This chapter describes how to write applications that checkpoint and restart processes gracefully. Code samples are provided, and code fragments at the end of the chapter show sample usage of IRIX CPR library routines.
For applications with checkpoint-unsafe objects, the principal programming concern is setting up event handlers to perform clean-up at checkpoint time and to restore network sockets, graphic state, tape I/O, and CD-ROM status (and so on) at restart time.
This chapter contains the following sections:
This section describes some design issues that governed the implementation of CPR.
IRIX Checkpoint and Restart is based on POSIX 1003.1m draft 11, and was initially implemented in IRIX release 6.4. Because POSIX draft standards often change radically from inception to approval, the interfaces in IRIX release 6.5 are not guaranteed to be fully compliant, nor can SGI make any assurance that they will conform to the POSIX 1003.1m standard when it is eventually approved.
The cpr command is not specified in POSIX 1003.1m draft 11. It is an IRIX specific command provided for the convenience of customers; see the cpr(1) man page. The POSIX draft standard covers only the programming interfaces for checkpoint and restart.

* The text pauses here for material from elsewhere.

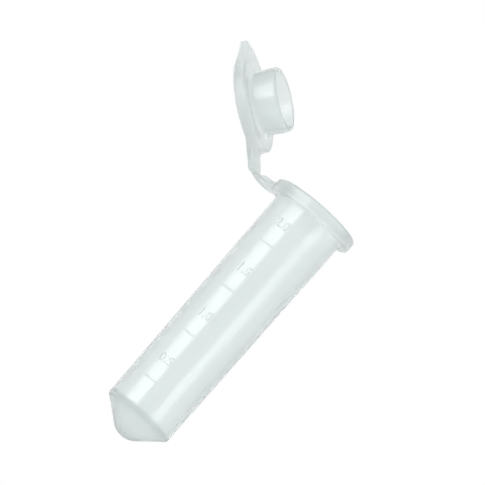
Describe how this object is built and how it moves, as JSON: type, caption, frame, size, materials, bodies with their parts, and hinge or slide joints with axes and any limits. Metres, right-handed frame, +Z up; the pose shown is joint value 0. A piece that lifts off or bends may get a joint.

The ckpt_stat() function, which returns information about the status of checkpoint statefiles, is not specified in POSIX 1003.1m draft 11; see the ckpt_stat(3) man page. The ckpt_setup() function specified in the POSIX draft is unimplemented; when applications call this routine, it is a no-op.
This section describes the CPR library interfaces and signals, and shows how to write programs that set up event handlers using atcheckpoint() to prepare for a checkpoint and using atrestart() to restore non-checkpointable system objects at restart time. See “Limitations and Caveats” for a list of non-checkpointable objects.
Application interfaces for adding CPR event handlers are contained in the C library, and are listed below. For more information, see the atcheckpoint(3C) man page.
The checkpoint and restart library interfaces are contained in the libcpr.so dynamic shared object (DSO). When using this library, include the <ckpt.h> header file:
#include <ckpt.h> |
The available library routines are listed below. For more information, see the ckpt_create(3) man page.
In the following discussion, “set of processes” can mean one process or a group of processes.
When a program (such as the cpr command) calls ckpt_create() to create a checkpoint, that function sends a SIGCKPT signal to the set of processes specified by the checkpoint ID argument to ckpt_create(). Applications add an event handler to catch SIGCKPT if they need to restore non-checkpointable objects such as network sockets, a graphic state, or file pointers to a CD-ROM. The default action is to ignore SIGCKPT.
After sending a SIGCKPT signal, ckpt_create() waits for the application to finish its signal handling before CPR proceeds with further checkpoint activities. At restart time, the first thing ckpt_restart() runs is the application's SIGRESTART signal handler, if one exists. This implies that checkpoint and restart can “get stuck” in the SIGCKPT and SIGRESTART handling routines.
When a program calls ckpt_restart() to resume execution from a checkpoint, the restart function sends a SIGRESTART signal to the set of processes checkpointed in the statefile specified by the path argument to ckpt_restart(). Applications add an event handler to catch SIGRESTART if they need to restore non-checkpointable objects such as sockets, a graphic state, or CD-ROM files. The default action is to ignore SIGRESTART.
The SIGCKPT and SIGRESTART signals are not intended to be handled directly by an application. Instead, CPR provides two C library functions that allow applications to establish a list of functions for handling checkpoint and restart events.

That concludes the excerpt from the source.